** COLLECTED DATA **
<<<<

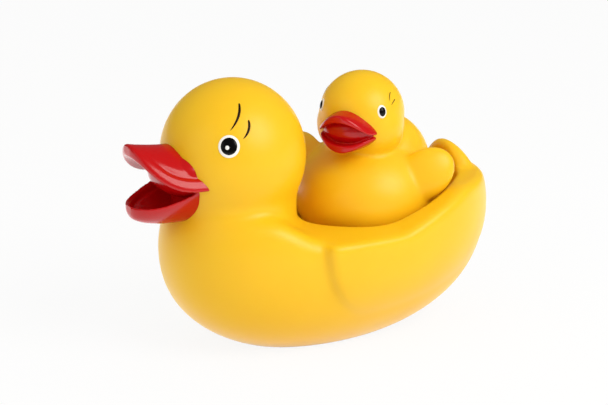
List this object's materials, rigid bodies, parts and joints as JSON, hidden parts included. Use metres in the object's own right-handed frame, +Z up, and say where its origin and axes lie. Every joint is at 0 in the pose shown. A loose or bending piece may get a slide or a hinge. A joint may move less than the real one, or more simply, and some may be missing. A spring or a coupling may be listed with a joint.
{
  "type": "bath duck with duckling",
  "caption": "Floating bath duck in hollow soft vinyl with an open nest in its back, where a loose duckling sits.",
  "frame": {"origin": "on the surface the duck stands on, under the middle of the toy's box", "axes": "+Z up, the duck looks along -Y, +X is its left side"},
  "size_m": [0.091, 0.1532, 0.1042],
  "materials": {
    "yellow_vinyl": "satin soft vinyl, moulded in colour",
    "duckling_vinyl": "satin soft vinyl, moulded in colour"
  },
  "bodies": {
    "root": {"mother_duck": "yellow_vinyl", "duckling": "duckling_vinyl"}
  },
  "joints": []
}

>>>>

** THE REQUEST **
Repeat the material above exactly.

** TASK RESPONSE **
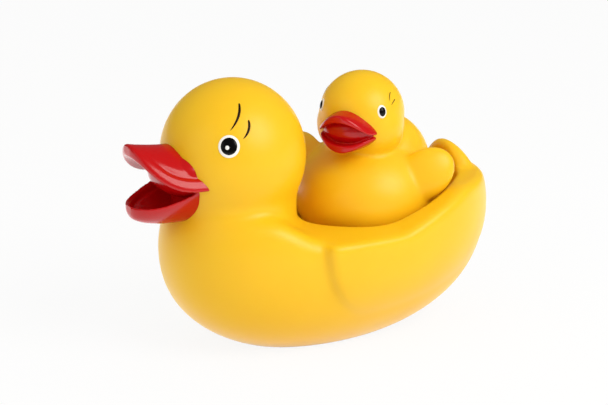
List this object's materials, rigid bodies, parts and joints as JSON, hidden parts included. Use metres in the object's own right-handed frame, +Z up, and say where its origin and axes lie. Every joint is at 0 in the pose shown. A loose or bending piece may get a slide or a hinge. A joint may move less than the real one, or more simply, and some may be missing. A spring or a coupling may be listed with a joint.
{
  "type": "bath duck with duckling",
  "caption": "Floating bath duck in hollow soft vinyl with an open nest in its back, where a loose duckling sits.",
  "frame": {"origin": "on the surface the duck stands on, under the middle of the toy's box", "axes": "+Z up, the duck looks along -Y, +X is its left side"},
  "size_m": [0.091, 0.1532, 0.1042],
  "materials": {
    "yellow_vinyl": "satin soft vinyl, moulded in colour",
    "duckling_vinyl": "satin soft vinyl, moulded in colour"
  },
  "bodies": {
    "root": {"mother_duck": "yellow_vinyl", "duckling": "duckling_vinyl"}
  },
  "joints": []
}